The incompetence of the Canadian Forces Military Police was well documented during the Somalia Inquiry.
Basically, the CFNIS would have trouble investigating their way out of a wide open field.
If I was a provincial Crown Prosecutor, I’d want anything brought to me by the CFMPG, the CFMP, or the CFNIS to be vetted and double checked by an outside civilian police agency.
And the way I look at it, if the Crown of any province is willing to put blind faith into any police agency no matter how questionable the record of the police agency is then the Crown deserves to wear its horrific and hurtful decisions.
Is there anything else that would cause the Alberta Crown to decline to press charges?
Mr. P.S. lives in Fort Erie, Ontario. I live in the lower mainland of British Columbia, the crimes occurred on a military base in Alberta. Guess who’s picking up the costs for this?
On top of this, P.S. would have to be prosecuted under the Juvenile Delinquents Act. Which means that he’d get bugger all for a sentence, but at least all of the victims of P.S. would be eligible to claim for damages.
And also, there’s the fact Alberta’s legendary tightness of the purse-strings created a court system that was so under funded for so long that a case like mine would have lingered at the bottom of the priority list.
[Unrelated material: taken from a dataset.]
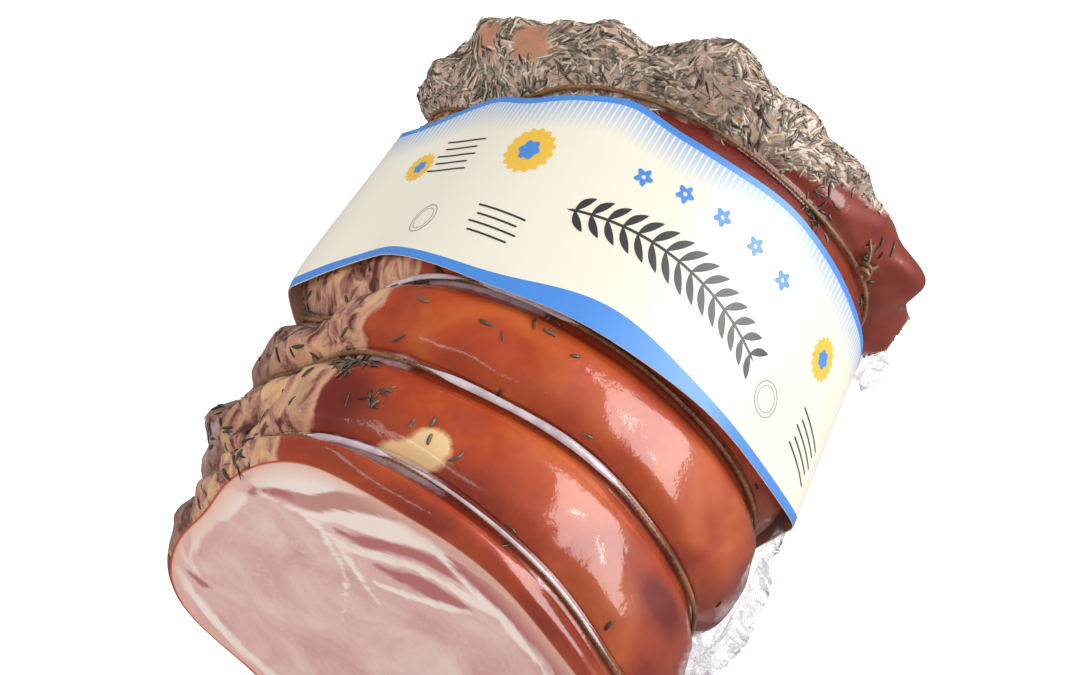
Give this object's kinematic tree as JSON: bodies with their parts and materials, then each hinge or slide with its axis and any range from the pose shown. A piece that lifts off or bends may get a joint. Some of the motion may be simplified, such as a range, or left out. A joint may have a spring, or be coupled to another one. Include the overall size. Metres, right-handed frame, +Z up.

And then of course, the recent Supreme Court of Canada ruling that says that a trial must occur within 18 months for a provincial court trial and 30 months for a more serious case heard in the Alberta Court of Queen’s Bench means that the Alberta Crown would be even less inclined to prosecute an older case like mine, often citing irrelevant b.s. as an excuse as opposed to just coming right out and saying that the cost isn’t worth it.
And what this creates is a warped justice system where people who were sexually abused as children in Ontario can receive justice, and people who were sexually abused as children in Alberta get told to not worry their pretty little heads.